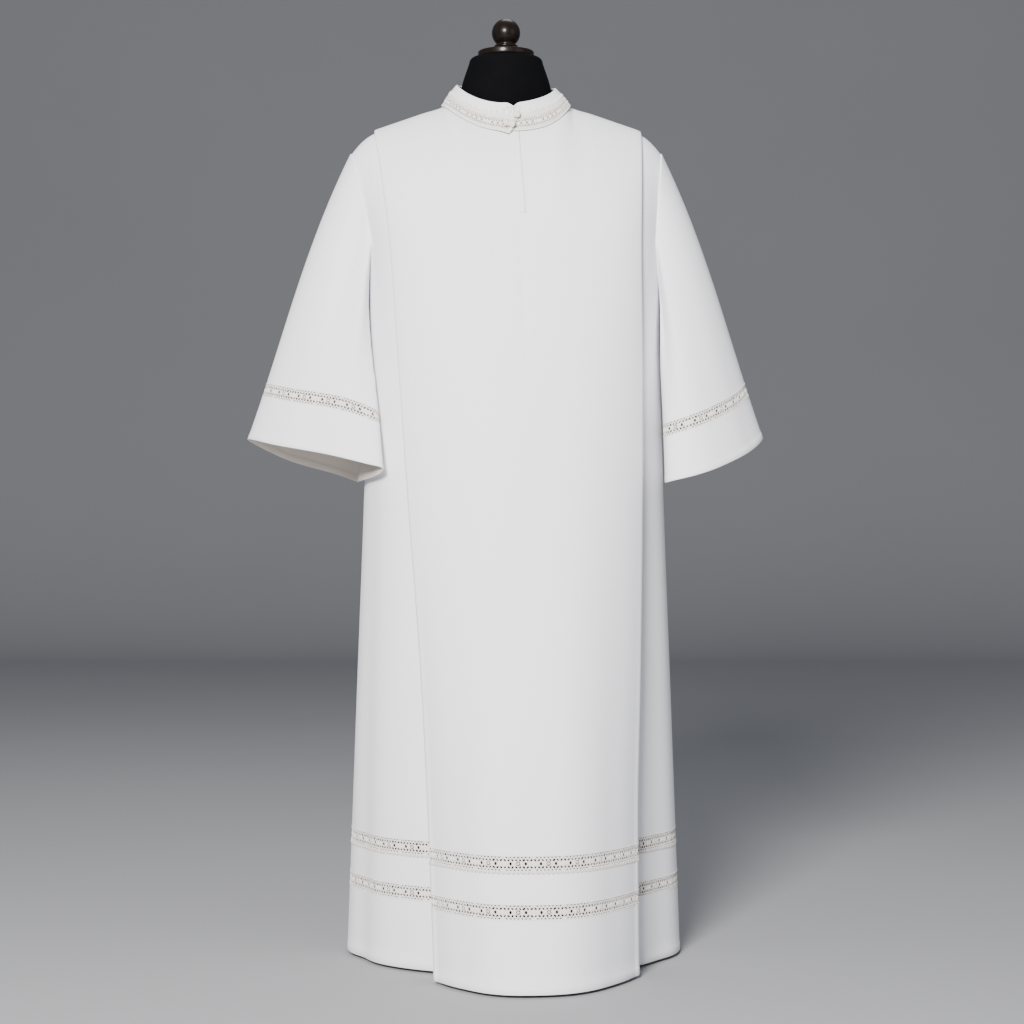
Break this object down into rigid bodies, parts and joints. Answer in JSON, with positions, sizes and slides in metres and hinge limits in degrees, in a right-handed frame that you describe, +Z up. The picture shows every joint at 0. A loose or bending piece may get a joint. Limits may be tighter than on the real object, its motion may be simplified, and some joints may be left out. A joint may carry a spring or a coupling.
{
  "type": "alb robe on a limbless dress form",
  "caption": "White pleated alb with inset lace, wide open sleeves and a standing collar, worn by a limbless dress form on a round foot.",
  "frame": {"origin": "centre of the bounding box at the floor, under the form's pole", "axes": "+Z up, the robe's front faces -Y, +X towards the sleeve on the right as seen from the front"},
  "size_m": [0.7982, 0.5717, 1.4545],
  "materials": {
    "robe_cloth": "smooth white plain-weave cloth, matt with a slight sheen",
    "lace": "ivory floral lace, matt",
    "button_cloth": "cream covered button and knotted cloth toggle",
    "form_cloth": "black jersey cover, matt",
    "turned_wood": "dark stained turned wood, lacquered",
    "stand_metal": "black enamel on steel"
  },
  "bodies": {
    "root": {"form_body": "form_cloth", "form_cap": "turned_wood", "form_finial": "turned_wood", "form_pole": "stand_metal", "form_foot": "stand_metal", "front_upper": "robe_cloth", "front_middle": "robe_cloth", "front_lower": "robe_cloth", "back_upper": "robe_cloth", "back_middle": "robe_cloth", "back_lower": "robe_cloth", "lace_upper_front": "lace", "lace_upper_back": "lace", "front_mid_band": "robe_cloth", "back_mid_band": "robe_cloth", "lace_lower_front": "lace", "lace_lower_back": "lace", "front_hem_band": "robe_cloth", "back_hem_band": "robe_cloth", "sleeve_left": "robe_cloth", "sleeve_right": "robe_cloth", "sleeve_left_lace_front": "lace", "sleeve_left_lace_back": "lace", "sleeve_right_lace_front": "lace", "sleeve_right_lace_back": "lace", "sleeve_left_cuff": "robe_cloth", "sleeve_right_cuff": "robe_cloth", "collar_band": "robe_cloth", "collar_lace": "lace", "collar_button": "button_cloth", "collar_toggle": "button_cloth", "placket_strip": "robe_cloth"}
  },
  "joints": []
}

______________________________

Copy out the whole listing exactly as written.

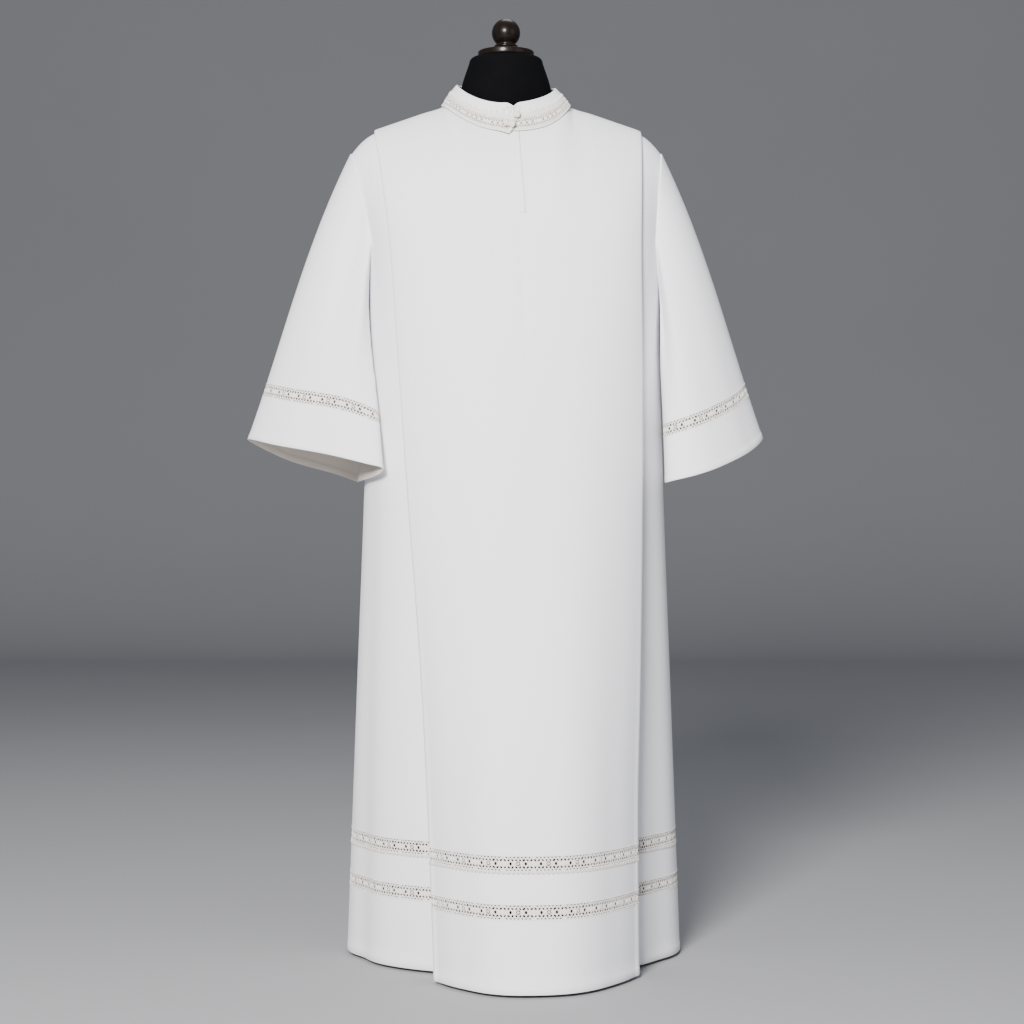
Break this object down into rigid bodies, parts and joints. Answer in JSON, with positions, sizes and slides in metres and hinge limits in degrees, in a right-handed frame that you describe, +Z up. The picture shows every joint at 0. A loose or bending piece may get a joint. Limits may be tighter than on the real object, its motion may be simplified, and some joints may be left out. A joint may carry a spring or a coupling.
{
  "type": "alb robe on a limbless dress form",
  "caption": "White pleated alb with inset lace, wide open sleeves and a standing collar, worn by a limbless dress form on a round foot.",
  "frame": {"origin": "centre of the bounding box at the floor, under the form's pole", "axes": "+Z up, the robe's front faces -Y, +X towards the sleeve on the right as seen from the front"},
  "size_m": [0.7982, 0.5717, 1.4545],
  "materials": {
    "robe_cloth": "smooth white plain-weave cloth, matt with a slight sheen",
    "lace": "ivory floral lace, matt",
    "button_cloth": "cream covered button and knotted cloth toggle",
    "form_cloth": "black jersey cover, matt",
    "turned_wood": "dark stained turned wood, lacquered",
    "stand_metal": "black enamel on steel"
  },
  "bodies": {
    "root": {"form_body": "form_cloth", "form_cap": "turned_wood", "form_finial": "turned_wood", "form_pole": "stand_metal", "form_foot": "stand_metal", "front_upper": "robe_cloth", "front_middle": "robe_cloth", "front_lower": "robe_cloth", "back_upper": "robe_cloth", "back_middle": "robe_cloth", "back_lower": "robe_cloth", "lace_upper_front": "lace", "lace_upper_back": "lace", "front_mid_band": "robe_cloth", "back_mid_band": "robe_cloth", "lace_lower_front": "lace", "lace_lower_back": "lace", "front_hem_band": "robe_cloth", "back_hem_band": "robe_cloth", "sleeve_left": "robe_cloth", "sleeve_right": "robe_cloth", "sleeve_left_lace_front": "lace", "sleeve_left_lace_back": "lace", "sleeve_right_lace_front": "lace", "sleeve_right_lace_back": "lace", "sleeve_left_cuff": "robe_cloth", "sleeve_right_cuff": "robe_cloth", "collar_band": "robe_cloth", "collar_lace": "lace", "collar_button": "button_cloth", "collar_toggle": "button_cloth", "placket_strip": "robe_cloth"}
  },
  "joints": []
}